Councilman Eric Crafton is championing Metro's English-only proposal, and it's being financed primarily through a national group, ProEnglish, with ties to the anti-immigration movement. The proposal would force all Metro government business to be done in English with exceptions to be approved by the council.

The measure, which garnered enough signatures to get on the Nov. 4 ballot, became the subject of a lawsuit after the Election Commission voted to keep it off on a technicality. There's a hearing in Chancery Court at 1:30 p.m. today.

Rayburn, a former Spanish teacher at Antioch High, and others fear the initiative is political fodder.

"The political folks I hear talking about English-only are concerned with immigration," she said. "… I see it as a separate issue altogether."

Same language better
Crafton and his supporters say it will encourage immigrants to learn English more quickly.

"It's not an immigration issue and I never said it was one," Crafton said. "It's about strictly using the English language. It has nothing to do with private businesses. We have to focus on a common culture, common language. That's what made America stronger."

Cortez, the bilingual cashier at China Star, moved to Nashville in the 1990s. He said hearing Spanish words in Metro Nashville's business lexicon is a recent phenomenon. The Latino population surged in the last dozen years — from 4,775 in 1990 to an estimated 46,546 in 2007, U.S. Census figures show — forcing businesses to adapt, including his wait staff.

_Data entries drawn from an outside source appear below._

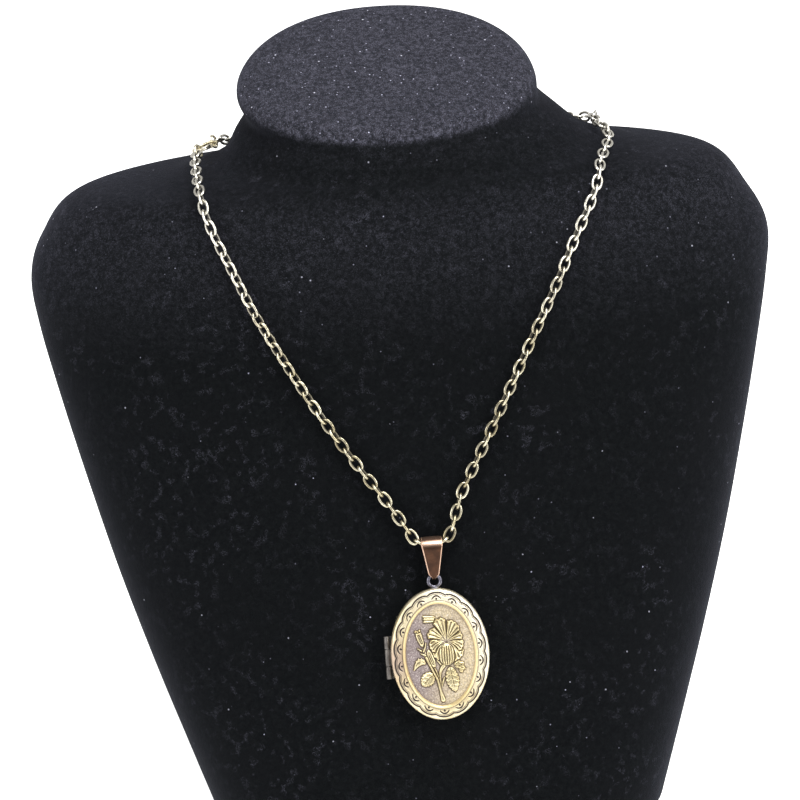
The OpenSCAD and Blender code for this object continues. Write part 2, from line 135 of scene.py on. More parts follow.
def smoothStep(t):
    t = np.clip(t, 0.0, 1.0)
    return t * t * (3 - 2 * t)


def rounded(t):  # the height of a round crest, 1 in its middle and 0 at 1 to either side
    return np.sqrt(np.clip(1 - t ** 2, 0, 1))


def smoothWay(rows, steps):  # a smooth open curve through the rows, with steps from row to row
    rows = np.asarray(rows, float)
    last = len(rows) - 1
    t = np.arange(last * steps + 1) / steps
    i = np.minimum(np.floor(t).astype(int), last - 1)
    u = (t - i)[..., None]
    a, b, c, d = rows[np.maximum(i - 1, 0)], rows[i], rows[i + 1], rows[np.minimum(i + 2, last)]
    return 0.5 * (2 * b + (c - a) * u + (2 * a - 5 * b + 4 * c - d) * u * u
                  + (3 * b - a - 3 * c + d) * u ** 3)


def gridFaces(rows, cols, start=0, ringRows=False, ringCols=True):
    i = np.arange(rows if ringRows else rows - 1)[:, None]
    j = np.arange(cols if ringCols else cols - 1)[None, :]
    i1, j1 = (i + 1) % rows, (j + 1) % cols
    corners = np.broadcast_arrays(i * cols + j, i * cols + j1, i1 * cols + j1, i1 * cols + j)
    return (np.stack(corners, -1).reshape(-1, 4) + start).tolist()


def cappedFaces(rows, cols):  # a tube that is closed at both ends
    last = (rows - 1) * cols
    return gridFaces(rows, cols) + [list(range(cols)), list(range(last, last + cols))]


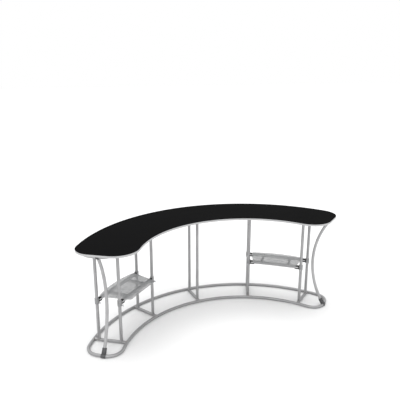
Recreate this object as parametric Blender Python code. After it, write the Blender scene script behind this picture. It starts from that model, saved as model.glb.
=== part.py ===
"""Crescent checkout counter: a two-tone worktop on a clamped aluminium tube frame.

Metres, +Z up. The crescent is two concentric arcs about the arc centre; the
public side faces +Y and the staff side, the hollow of the crescent, faces -Y.
The origin is on the floor under the middle of the worktop's outline.
"""
import math

import bmesh
import bpy
from mathutils import Matrix, Vector

# ---- driving dimensions ---------------------------------------------------
COUNTER_HEIGHT = 1.000          # floor to the top of the worktop
BOARD_THICKNESS = 0.018
EDGE_BAND = 0.002               # thickness of the edging round the boards
TOP_OUTER_RADIUS = 1.5753
TOP_INNER_RADIUS = 1.0000
TOP_END_OUTER = 64.88           # degrees, where the end line meets each arc
TOP_END_INNER = 71.06
TOP_OUTER_CORNER = 0.185       # corner radii of the worktop's ends
TOP_INNER_CORNER = 0.2161

TUBE = 0.030                    # outside diameter of every frame tube
TUBE_RADIUS = TUBE / 2
OUTER_OVERHANG = 0.0597         # worktop edge to the centre line of the outer rails
INNER_OVERHANG = 0.1844
RAIL_OUTER_RADIUS = TOP_OUTER_RADIUS - OUTER_OVERHANG
RAIL_INNER_RADIUS = TOP_INNER_RADIUS + INNER_OVERHANG
RAIL_END_OUTER = 63.17
RAIL_END_INNER = 66.64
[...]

"They know enough to ask, 'Can I serve you?' and basic stuff like that," Cortez says. "Some people have the aptitude for languages and that helps."

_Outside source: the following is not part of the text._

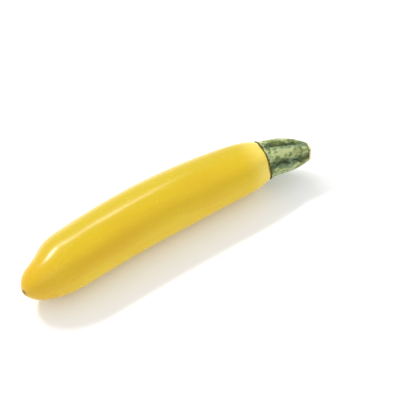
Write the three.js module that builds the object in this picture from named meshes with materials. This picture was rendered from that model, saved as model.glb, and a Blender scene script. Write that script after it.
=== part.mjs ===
// A yellow zucchini as picked: the fruit and its cut stem, lying on its side.
//
// Millimetres, +Z up. The fruit lies along X with its stem towards +X. Its axis bows in the
// horizontal plane, with the hollow side towards -Y, and its belly rests at Z = 0 on a narrow flat
// of its own. The origin is at the middle of the underside of the bounding box.
//
// Both pieces are turned as straight lathe forms first. A vertex then has an axial place s, counted
// from the blossom tip, a radius r and a turn phi from +Z towards -Y. The ridges change r, and
// onSpine carries s along the bowed axis.
import * as THREE from "three";

// ---- Driving dimensions ---------------------------------------------------------------------

const FRUIT = {
  length: 181, // blossom tip to stem seat, along the axis
  radius: 19.5, // of the thickest section
  widest: 0.5, // where the thickest section is, as a share of the length
  blossomTaper: 0.48, // how fast the body thins from there towards the blossom end
  stemTaper: 0.94, // and towards the stem
  tipLength: 36, // the egg-shaped blossom end
  shoulderLength: 24, // the blunt shoulder round the stem seat
  shoulderFall: 2.4, // superellipse exponents of the shoulder, along the axis
  shoulderBlunt: 6, // and across it
  ridge: 0.004, // height of the five ridges at mid-length, as a share of the radius
  ridgeAtBlossom: 0.012, // added at the blossom end
  ridgeAtStem: 0.024, // added at the stem end
};

// A shallow hollow in the far flank of the blossom end.
const HOLLOW = {
  depth: 2.9,
  place: 15, // axial place of its middle
  length: 9, // over which it fades along the fruit
  turn: THREE.MathUtils.degToRad(-62),
  width: THREE.MathUtils.degToRad(42), // over which it fades round the fruit
};

const STEM = {
  length: 28, // stem seat to the middle of the cut face
  ribRadius: 12.2, // over the ribs near the base
  cutRadius: 6, // over the ribs at the cut
  taperPower: 2.7, // the stem stays thick for half its length, then narrows
  groove: 0.25, // depth of the grooves, as a share of the radius over the ribs
  grooveAtBase: 0.08, // and at the base, where they are shallow
  grooveLength: 6, // over which they deepen
  flare: 0.5, // how far the rim of the base spreads past ribRadius
  flareLength: 2, // over which that spread dies away
  lip: 1.1, // thickness of the rim's edge
  cutSlant: THREE.MathUtils.degToRad(10), // the knife went through at a slight slant
};

const RIDGES = 5;
const RIDGE_TURN = THREE.MathUtils.degToRad(27); // one of the ridges points up and towards -Y
const BODY_BEND = 560; // radius of the axis along the fruit
const NECK_BEND = 38; // the foot of the stem turns more sharply
const NECK_LENGTH = 9; // and past this the stem is straight
const SPINE_MIDDLE = 104; // the axial place where the axis runs along X
const BELLY_FLAT = 0.5; // how deep the flat under the belly is
const SEAT_GAP = 0.6; // axial clearance between the stem and the shoulder below it

const AROUND = 40; // facets round each piece
const TIP_ROWS = 10;
const BODY_ROWS = 14;
const SHOULDER_ROWS = 10;
const SEAT_ROWS = 5;
const FLANK_ROWS = 12;
const CUT_ROWS = 2;
const DEPTH_PASSES = 6; // enough for shoulderDepth to settle

// ---- The form -------------------------------------------------------------------------------

const BODY_END = FRUIT.length - FRUIT.shoulderLength;
const AXIS_HEIGHT = FRUIT.radius - BELLY_FLAT;

/** The body's radius at s without its two rounded ends. */
function bodyRadius(s) {
  const fromWidest = s / FRUIT.length - FRUIT.widest;
  const taper = fromWidest < 0 ? FRUIT.blossomTaper : FRUIT.stemTaper;
  return FRUIT.radius * (1 - taper * fromWidest ** 2);
}

/** The fruit's radius at s, ridges left out. */
function fruitRadius(s) {
  const intoTip = Math.max(0, 1 - s / FRUIT.tipLength);
  const intoShoulder = Math.max(0, (s - BODY_END) / FRUIT.shoulderLength);
  const tip = Math.sqrt(1 - intoTip ** 2);
  const shoulder = Math.max(0, 1 - intoShoulder ** FRUIT.shoulderFall) ** (1 / FRUIT.shoulderBlunt);
  return bodyRadius(s) * tip * shoulder;
}

/** 1 on a ridge and -1 between two of them. */
function ridgeWave(phi) {
  return Math.cos(RIDGES * (phi - RIDGE_TURN));
}

/** How far the hollow takes the skin in. */
function hollow(s, phi) {
  const along = (s - HOLLOW.place) / HOLLOW.length;
  const turn = THREE.MathUtils.euclideanModulo(phi - HOLLOW.turn + Math.PI, 2 * Math.PI) - Math.PI;
  const share = fruitRadius(s) / FRUIT.radius;
  return share * HOLLOW.depth * Math.exp(-(along ** 2) - (turn / HOLLOW.width) ** 2);
}

/** The factor that the ridges put on the fruit's radius. */
function fruitRidge(s, phi) {
  const fromMiddle = (2 * s) / FRUIT.length - 1;
  const end = fromMiddle < 0 ? FRUIT.ridgeAtBlossom : FRUIT.ridgeAtStem;
  return 1 + (FRUIT.ridge + end * fromMiddle ** 4) * ridgeWave(phi);
}

/** How far the shoulder at radius r lies below the stem seat: the fruit's radius solved for s. */
function shoulderDepth(r, phi) {
  let depth = 0;
  for (let pass = 0; pass < DEPTH_PASSES; pass += 1) {
    const s = FRUIT.length - depth;
    const share = r / (bodyRadius(s) * fruitRidge(s, phi));
    const left = (1 - share ** FRUIT.shoulderBlunt) ** (1 / FRUIT.shoulderFall);
    depth = FRUIT.shoulderLength * (1 - left);
  }
  return depth;
}

/** The stem's radius at a share f of its length, from 0 at the base to 1 at the cut. */
function stemRadius(f, phi) {
  const overRibs = STEM.cutRadius + (STEM.ribRadius - STEM.cutRadius) * (1 - f ** STEM.taperPower);
  const flare = STEM.flare * Math.exp((-f * STEM.length) / STEM.flareLength);
  const belowRib = (1 - ridgeWave(phi)) / 2;
  const deepened = Math.min(1, (f * STEM.length) / STEM.grooveLength);
  const groove = THREE.MathUtils.lerp(STEM.grooveAtBase, STEM.groove, deepened);
  return (overRibs + flare) * (1 - groove * belowRib);
}

/** Carries a straight form's point to the bowed axis: fruit, neck, then the straight stem. */
function onSpine(s, r, phi, target) {
  const neckPart = THREE.MathUtils.clamp(s - FRUIT.length, 0, NECK_LENGTH);
  const straight = Math.max(0, s - FRUIT.length - NECK_LENGTH);
  const out = -r * Math.sin(phi);
  const bodyAngle = (Math.min(s, FRUIT.length) - SPINE_MIDDLE) / BODY_BEND;
  const angle = bodyAngle + neckPart / NECK_BEND;
  const bend = neckPart > 0 ? NECK_BEND : BODY_BEND;
  const centreArm = BODY_BEND - bend;
  const arm = bend + out;
  const x = centreArm * Math.sin(bodyAngle) + arm * Math.sin(angle) + straight * Math.cos(angle);
  const y = centreArm * Math.cos(bodyAngle) + arm * Math.cos(angle) - straight * Math.sin(angle);
  return target.set(x, y - BODY_BEND, AXIS_HEIGHT + r * Math.cos(phi));
}

// ---- The meshes -----------------------------------------------------------------------------

/**
 * Turns a lathe form of `rows` rows and moves each vertex to where place(row, phi) says, an object
 * with s and r. The lathe itself only brings the vertices and the faces between them.
 */
function turned(rows, place) {
  const profile = [];
  for (let row = 0; row <= rows; row += 1) {
    const atPole = row === 0 || row === rows;
    profile.push(new THREE.Vector2(atPole ? 0 : 1, row));
  }
  const geometry = new THREE.LatheGeometry(profile, AROUND);
  const vertices = geometry.getAttribute("position");
  const point = new THREE.Vector3();
  for (let i = 0; i < vertices.count; i += 1) {
    const row = i % (rows + 1);
    const facet = Math.floor(i / (rows + 1)) % AROUND;
    const phi = (2 * Math.PI * facet) / AROUND;
    const { s, r } = place(row, phi);
    onSpine(s, r, phi, point);
    vertices.setXYZ(i, point.x, point.y, Math.max(0, point.z));
  }
  geometry.deleteAttribute("uv");
  geometry.computeVertexNormals();
  return geometry;
}

/** The axial place of each row of the fruit, close together where the ends curve. */
function fruitRow(row) {
  if (row <= TIP_ROWS) {
    return FRUIT.tipLength * (1 - Math.cos((Math.PI / 2) * (row / TIP_ROWS)));
  }
  if (row <= TIP_ROWS + BODY_ROWS) {
    return THREE.MathUtils.lerp(FRUIT.tipLength, BODY_END, (row - TIP_ROWS) / BODY_ROWS);
  }
  const left = (TIP_ROWS + BODY_ROWS + SHOULDER_ROWS - row) / SHOULDER_ROWS;
  const intoShoulder = Math.cos((Math.PI / 2) * left) ** (2 / FRUIT.shoulderFall);
  return BODY_END + FRUIT.shoulderLength * intoShoulder;
}

/** The fruit, from the blossom tip to the stem seat. */
function fruitGeometry() {
  return turned(TIP_ROWS + BODY_ROWS + SHOULDER_ROWS, (row, phi) => {
    const s = fruitRow(row);
    return { s, r: fruitRadius(s) * fruitRidge(s, phi) - hollow(s, phi) };
  });
}

/** The stem: its underside follows the shoulder, then come its rim, ribbed flank and slanted cut. */
function stemGeometry() {
  const lipRow = SEAT_ROWS + 1;
  const cutRow = lipRow + FLANK_ROWS;
  const rows = cutRow + CUT_ROWS;
  const seat = FRUIT.length + SEAT_GAP;
  return turned(rows, (row, phi) => {
    const rim = stemRadius(0, phi);
    if (row < lipRow) {
      const r = rim * Math.sqrt(row / SEAT_ROWS);
      return { s: seat - shoulderDepth(r, phi), r };
    }
    const f = Math.min(1, (row - lipRow) / FLANK_ROWS);
    const inward = row > cutRow ? (rows - row) / CUT_ROWS : 1;
    const r = stemRadius(f, phi) * inward;
    const lip = seat - shoulderDepth(rim, phi) + STEM.lip;
    const slant = r * Math.tan(STEM.cutSlant) * Math.cos(phi - RIDGE_TURN);
    return { s: THREE.MathUtils.lerp(lip, FRUIT.length + STEM.length + slant, f), r };
  });
}

// ---- The pieces -----------------------------------------------------------------------------

const skin = new THREE.MeshStandardMaterial({ color: 0xdcb42c, roughness: 0.32, metalness: 0 });
const stalk = new THREE.MeshStandardMaterial({ color: 0x5f7d43, roughness: 0.75, metalness: 0 });

const zucchini = new THREE.Group();

const fruit = new THREE.Mesh(fruitGeometry(), skin);
fruit.name = "fruit";
zucchini.add(fruit);

const stem = new THREE.Mesh(stemGeometry(), stalk);
stem.name = "stem";
zucchini.add(stem);

const bounds = new THREE.Box3().setFromObject(zucchini);
const middle = bounds.getCenter(new THREE.Vector3());
zucchini.position.set(-middle.x, -middle.y, -bounds.min.z);

export default zucchini;
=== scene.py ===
"""A yellow zucchini lying on a pale table: waxy ridged skin, corky blossom scar, bristly cut stem.

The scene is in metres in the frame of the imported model: +X runs along the fruit towards its stem,
+Z is up and the hollow side of the bow faces -Y. The forms are first shaped straight, in
millimetres: a point has an axial place s counted from the blossom tip, a radius r from the axis and
a turn phi from +Z towards -Y. Spine.carry takes it to the bowed axis.
"""

import logging
import math
import random
from dataclasses import dataclass, field
from enum import Enum

import bmesh
import bpy
from mathutils import Matrix, Vector, noise


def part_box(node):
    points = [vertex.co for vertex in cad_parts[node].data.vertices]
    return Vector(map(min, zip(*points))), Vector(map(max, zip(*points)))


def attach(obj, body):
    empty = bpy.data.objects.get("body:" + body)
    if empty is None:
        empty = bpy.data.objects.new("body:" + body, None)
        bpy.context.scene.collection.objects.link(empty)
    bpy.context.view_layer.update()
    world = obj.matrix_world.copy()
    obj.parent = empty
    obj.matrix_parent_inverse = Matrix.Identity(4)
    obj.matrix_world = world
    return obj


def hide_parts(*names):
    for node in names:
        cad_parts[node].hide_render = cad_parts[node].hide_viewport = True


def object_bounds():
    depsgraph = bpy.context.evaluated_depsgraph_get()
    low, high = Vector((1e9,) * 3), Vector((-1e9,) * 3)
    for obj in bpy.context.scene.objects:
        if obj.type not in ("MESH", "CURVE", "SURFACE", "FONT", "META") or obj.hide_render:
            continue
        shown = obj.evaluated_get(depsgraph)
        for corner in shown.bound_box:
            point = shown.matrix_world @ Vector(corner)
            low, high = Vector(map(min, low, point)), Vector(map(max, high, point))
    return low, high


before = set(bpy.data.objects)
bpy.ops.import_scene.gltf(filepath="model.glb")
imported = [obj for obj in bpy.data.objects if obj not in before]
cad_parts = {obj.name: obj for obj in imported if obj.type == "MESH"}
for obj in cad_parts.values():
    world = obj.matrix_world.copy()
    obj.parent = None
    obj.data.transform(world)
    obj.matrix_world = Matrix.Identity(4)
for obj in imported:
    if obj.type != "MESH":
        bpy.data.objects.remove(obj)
CAD_LOW, CAD_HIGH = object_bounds()

LOG = logging.getLogger("zucchini")
MM = 0.001
Socket = bpy.types.NodeSocket
Feed = float | tuple[float, ...] | Socket
Colour = tuple[float, float, float, float]


class Mark(Enum):
    """Names of the values that a mesh carries at each vertex for its material."""

    GROWN = "grown"
    ZONES = "zones"


def colour(red: int, green: int, blue: int) -> Colour:
    """A display colour, 0 to 255 a channel, as scene-linear values with full alpha."""
    shares = [channel / 255 for channel in (red, green, blue)]
    linear = [((c + 0.055) / 1.055) ** 2.4 if c > 0.04 else c / 12.92 for c in shares]
    return (linear[0], linear[1], linear[2], 1.0)


def rise(value: float, start: float, end: float) -> float:
    """0 before start, 1 past end, and a smooth climb between them; end may lie below start."""
    share = min(1.0, max(0.0, (value - start) / (end - start)))
    return share * share * (3.0 - 2.0 * share)


def hump(value: float, centre: float, width: float) -> float:
    """A bell of height 1 round centre."""
    return math.exp(-(((value - centre) / width) ** 2))


# ---- Forms --------------------------------------------------------------------------------------


@dataclass(frozen=True)
class Spine:
    """The bowed axis that both the fruit and the stem grew along.

    Attributes:
        fruit_length: axial place where the fruit ends and the stem begins.
        body_bend: radius of the bow along the fruit.
        neck_bend: radius of the tight bow at the foot of the stem.
        neck_length: length of that bow, past which the stem is straight.
        level_place: axial place where the axis runs along X.
        height: height of the axis above the table.
    """

    fruit_length: float = 181.0
    body_bend: float = 560.0
    neck_bend: float = 38.0
    neck_length: float = 9.0
    level_place: float = 104.0
    height: float = 19.0

    def carry(self, s: float, r: float, phi: float, lean: tuple[float, float] = (0.0, 0.0)) -> Vector:
        """Takes a point of a straight form to the bowed axis.

        Args:
            s: axial place.
            r: radius.
            phi: turn.
            lean: how far the section is pushed along -Y and +Z.

        Returns:
            The point in metres, never below the table.
        """
        body_angle = (min(s, self.fruit_length) - self.level_place) / self.body_bend
        neck_part = min(self.neck_length, max(0.0, s - self.fruit_length))
        straight = max(0.0, s - self.fruit_length - self.neck_length)
        angle = body_angle + neck_part / self.neck_bend
        bend = self.neck_bend if neck_part > 0.0 else self.body_bend
        centre = self.body_bend - bend
        arm = bend - r * math.sin(phi) - lean[0]
        x = centre * math.sin(body_angle) + arm * math.sin(angle) + straight * math.cos(angle)
        y = centre * math.cos(body_angle) + arm * math.cos(angle) - straight * math.sin(angle)
        y -= self.body_bend
        z = self.height + r * math.cos(phi) + lean[1]
        return Vector((x, y, max(0.0, z))) * MM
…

At a Solomon Builders Inc. job site in East Nashville, there are signs posted in English and Spanish. One is about wearing hard hats at the site; the other says they are not hiring.

Although supervisors haven't taken Spanish lessons, there's always a bilingual employee at Solomon Builders construction sites, said Marshall Shumate, director of business development.

"Certainly I think it's a good idea to take classes, and I can certainly see the advantages," Shumate said. "It's not anything new. It's just obvious. To communicate with the workers is better. It adds efficiency and safety."

It's not just business transactions that factor into people learning casual Spanish, according to Paul Van Cotthem, a native of Colombia from Belgian extraction. He has served as a court interpreter and translator in Davidson County.

Van Cotthem said some newcomers want to learn English but can barely read and write in their own language. As a result, others are forced to communicate with them in Spanish.

"They come from small towns where they helped run the family farm," Van Cotthem said. "It's not mandatory to go to school for them, it's optional."

Van Cotthem, who published a manual for newly arrived immigrants with his own money, has witnessed Nashville's evolution into a second language.

"I was at a Kroger 20 years ago when I was speaking Spanish with my wife," he says. "And a man asked us what kind of English we were speaking. That's how uncommon it was here, but not anymore."